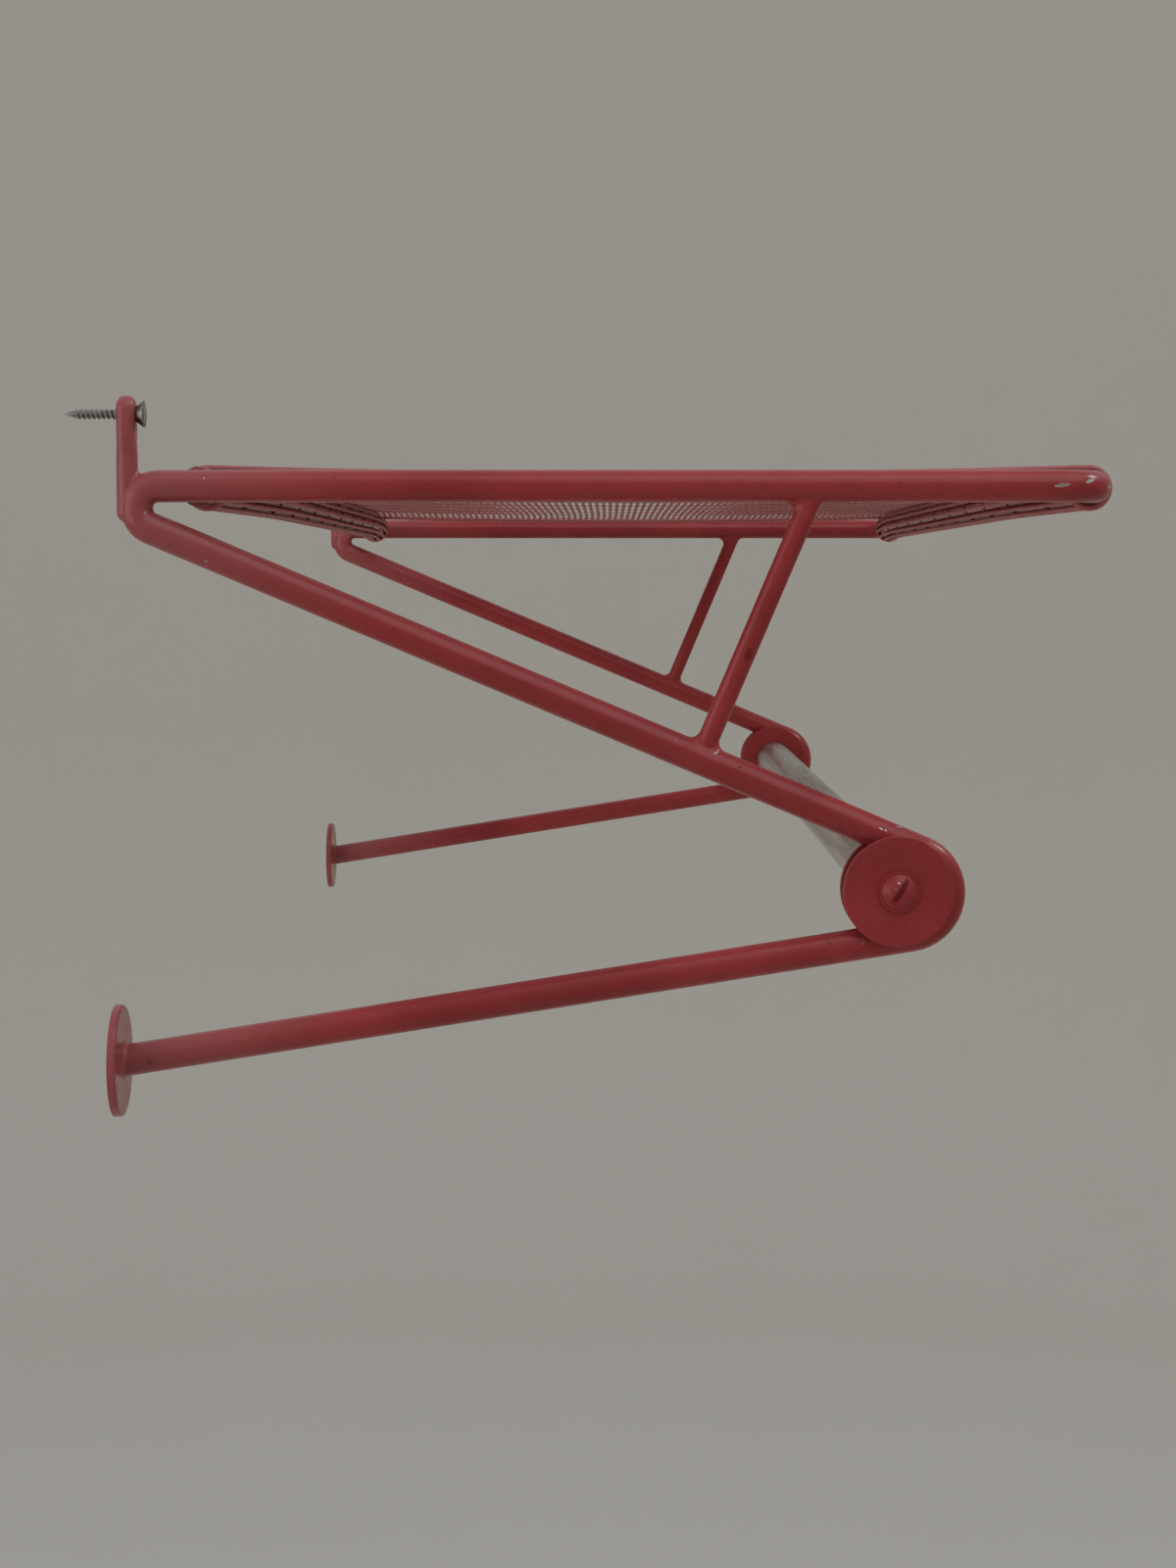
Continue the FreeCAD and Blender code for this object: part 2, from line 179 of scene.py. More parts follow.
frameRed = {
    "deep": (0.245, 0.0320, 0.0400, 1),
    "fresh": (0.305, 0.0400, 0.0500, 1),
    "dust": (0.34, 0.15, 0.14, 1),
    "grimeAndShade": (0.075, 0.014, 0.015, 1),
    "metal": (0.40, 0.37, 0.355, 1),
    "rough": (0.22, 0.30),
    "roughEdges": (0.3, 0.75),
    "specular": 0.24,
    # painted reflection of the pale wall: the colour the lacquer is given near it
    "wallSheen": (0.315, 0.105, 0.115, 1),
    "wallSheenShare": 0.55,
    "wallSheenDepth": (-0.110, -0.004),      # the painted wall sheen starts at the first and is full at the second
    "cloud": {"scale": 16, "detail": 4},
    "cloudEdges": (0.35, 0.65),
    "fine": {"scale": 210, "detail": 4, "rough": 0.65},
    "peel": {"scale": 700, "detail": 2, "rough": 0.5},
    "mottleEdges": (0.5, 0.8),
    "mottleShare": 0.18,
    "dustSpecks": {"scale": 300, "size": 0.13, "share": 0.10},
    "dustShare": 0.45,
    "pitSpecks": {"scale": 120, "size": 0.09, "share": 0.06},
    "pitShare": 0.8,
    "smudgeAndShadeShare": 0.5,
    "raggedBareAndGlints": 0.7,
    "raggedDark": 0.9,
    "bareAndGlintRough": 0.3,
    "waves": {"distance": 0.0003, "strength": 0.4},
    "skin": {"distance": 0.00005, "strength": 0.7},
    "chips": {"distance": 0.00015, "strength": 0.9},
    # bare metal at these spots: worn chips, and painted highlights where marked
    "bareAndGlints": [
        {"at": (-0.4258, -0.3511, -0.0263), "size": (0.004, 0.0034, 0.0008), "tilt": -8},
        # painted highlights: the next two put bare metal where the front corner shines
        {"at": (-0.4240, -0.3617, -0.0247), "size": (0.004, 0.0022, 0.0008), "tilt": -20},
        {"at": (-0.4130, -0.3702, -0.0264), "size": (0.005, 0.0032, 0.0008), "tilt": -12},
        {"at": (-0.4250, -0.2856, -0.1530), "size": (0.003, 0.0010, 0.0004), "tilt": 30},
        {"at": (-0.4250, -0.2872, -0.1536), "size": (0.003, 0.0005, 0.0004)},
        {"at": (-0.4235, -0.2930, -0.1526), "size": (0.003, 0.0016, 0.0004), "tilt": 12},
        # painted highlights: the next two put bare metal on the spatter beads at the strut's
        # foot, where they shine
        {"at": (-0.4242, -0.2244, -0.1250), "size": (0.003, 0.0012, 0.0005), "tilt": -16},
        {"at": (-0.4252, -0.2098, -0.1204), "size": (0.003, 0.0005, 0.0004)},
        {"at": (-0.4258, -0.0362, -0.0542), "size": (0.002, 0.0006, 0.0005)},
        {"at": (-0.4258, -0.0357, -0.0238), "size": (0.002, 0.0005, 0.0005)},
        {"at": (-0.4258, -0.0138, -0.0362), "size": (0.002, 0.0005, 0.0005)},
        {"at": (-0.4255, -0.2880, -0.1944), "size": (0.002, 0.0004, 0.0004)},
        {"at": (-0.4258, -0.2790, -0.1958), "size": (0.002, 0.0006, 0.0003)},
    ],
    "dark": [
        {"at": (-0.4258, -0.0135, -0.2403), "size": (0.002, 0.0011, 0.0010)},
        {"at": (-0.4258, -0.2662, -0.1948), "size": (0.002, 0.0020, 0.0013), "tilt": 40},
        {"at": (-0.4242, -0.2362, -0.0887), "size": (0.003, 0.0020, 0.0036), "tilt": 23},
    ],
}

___

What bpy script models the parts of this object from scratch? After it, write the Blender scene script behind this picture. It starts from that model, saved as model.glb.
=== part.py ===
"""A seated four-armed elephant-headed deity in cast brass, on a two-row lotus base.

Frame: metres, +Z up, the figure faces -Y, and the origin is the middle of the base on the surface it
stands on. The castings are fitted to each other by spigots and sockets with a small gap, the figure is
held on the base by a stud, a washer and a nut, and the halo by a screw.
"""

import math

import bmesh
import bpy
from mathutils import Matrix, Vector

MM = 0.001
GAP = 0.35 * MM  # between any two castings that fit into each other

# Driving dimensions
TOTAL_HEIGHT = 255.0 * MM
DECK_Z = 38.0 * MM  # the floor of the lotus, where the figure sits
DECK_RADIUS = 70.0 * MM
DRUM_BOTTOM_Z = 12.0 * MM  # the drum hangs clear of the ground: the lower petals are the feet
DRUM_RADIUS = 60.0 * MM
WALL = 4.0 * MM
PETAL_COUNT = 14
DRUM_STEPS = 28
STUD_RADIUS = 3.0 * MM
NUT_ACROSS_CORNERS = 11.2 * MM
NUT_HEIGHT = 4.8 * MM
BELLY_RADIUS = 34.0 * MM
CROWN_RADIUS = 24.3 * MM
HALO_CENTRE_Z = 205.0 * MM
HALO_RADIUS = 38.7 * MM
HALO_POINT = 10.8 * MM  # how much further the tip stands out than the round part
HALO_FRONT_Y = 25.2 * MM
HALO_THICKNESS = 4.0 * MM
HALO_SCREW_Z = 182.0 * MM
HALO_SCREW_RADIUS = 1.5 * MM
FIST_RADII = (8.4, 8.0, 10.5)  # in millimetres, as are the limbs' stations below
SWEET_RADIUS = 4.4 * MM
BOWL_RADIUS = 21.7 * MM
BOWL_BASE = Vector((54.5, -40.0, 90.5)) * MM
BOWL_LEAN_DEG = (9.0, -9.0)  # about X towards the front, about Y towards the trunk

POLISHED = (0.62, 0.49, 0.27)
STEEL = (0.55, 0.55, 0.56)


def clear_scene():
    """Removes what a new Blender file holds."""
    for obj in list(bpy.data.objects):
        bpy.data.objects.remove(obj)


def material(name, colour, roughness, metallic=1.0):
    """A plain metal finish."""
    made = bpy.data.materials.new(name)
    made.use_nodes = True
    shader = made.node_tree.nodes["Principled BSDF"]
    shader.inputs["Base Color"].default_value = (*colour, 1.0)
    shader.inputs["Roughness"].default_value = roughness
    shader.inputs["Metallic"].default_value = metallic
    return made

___

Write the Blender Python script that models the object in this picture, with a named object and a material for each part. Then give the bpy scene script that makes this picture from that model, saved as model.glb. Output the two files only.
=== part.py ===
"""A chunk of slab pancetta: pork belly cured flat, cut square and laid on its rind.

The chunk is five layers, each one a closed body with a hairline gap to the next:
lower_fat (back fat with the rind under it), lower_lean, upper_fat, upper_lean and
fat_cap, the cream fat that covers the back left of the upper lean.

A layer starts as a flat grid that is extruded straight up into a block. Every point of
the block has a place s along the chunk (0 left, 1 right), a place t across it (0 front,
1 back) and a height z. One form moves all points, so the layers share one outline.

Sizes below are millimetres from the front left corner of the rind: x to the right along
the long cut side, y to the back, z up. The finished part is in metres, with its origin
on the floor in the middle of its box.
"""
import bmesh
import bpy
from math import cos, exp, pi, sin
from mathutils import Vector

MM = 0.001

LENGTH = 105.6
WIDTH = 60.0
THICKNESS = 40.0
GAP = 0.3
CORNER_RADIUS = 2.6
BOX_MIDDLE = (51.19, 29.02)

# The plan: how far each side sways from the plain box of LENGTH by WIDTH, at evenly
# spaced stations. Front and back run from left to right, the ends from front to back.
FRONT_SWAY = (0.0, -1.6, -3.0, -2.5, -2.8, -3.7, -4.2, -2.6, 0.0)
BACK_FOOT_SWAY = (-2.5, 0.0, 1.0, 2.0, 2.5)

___

** Exercise task **
Give every line of the material that includes the string "parts".

** Answer in full **
Continue the FreeCAD and Blender code for this object: part 2, from line 179 of scene.py. More parts follow.
What bpy script models the parts of this object from scratch? After it, write the Blender scene script behind this picture. It starts from that model, saved as model.glb.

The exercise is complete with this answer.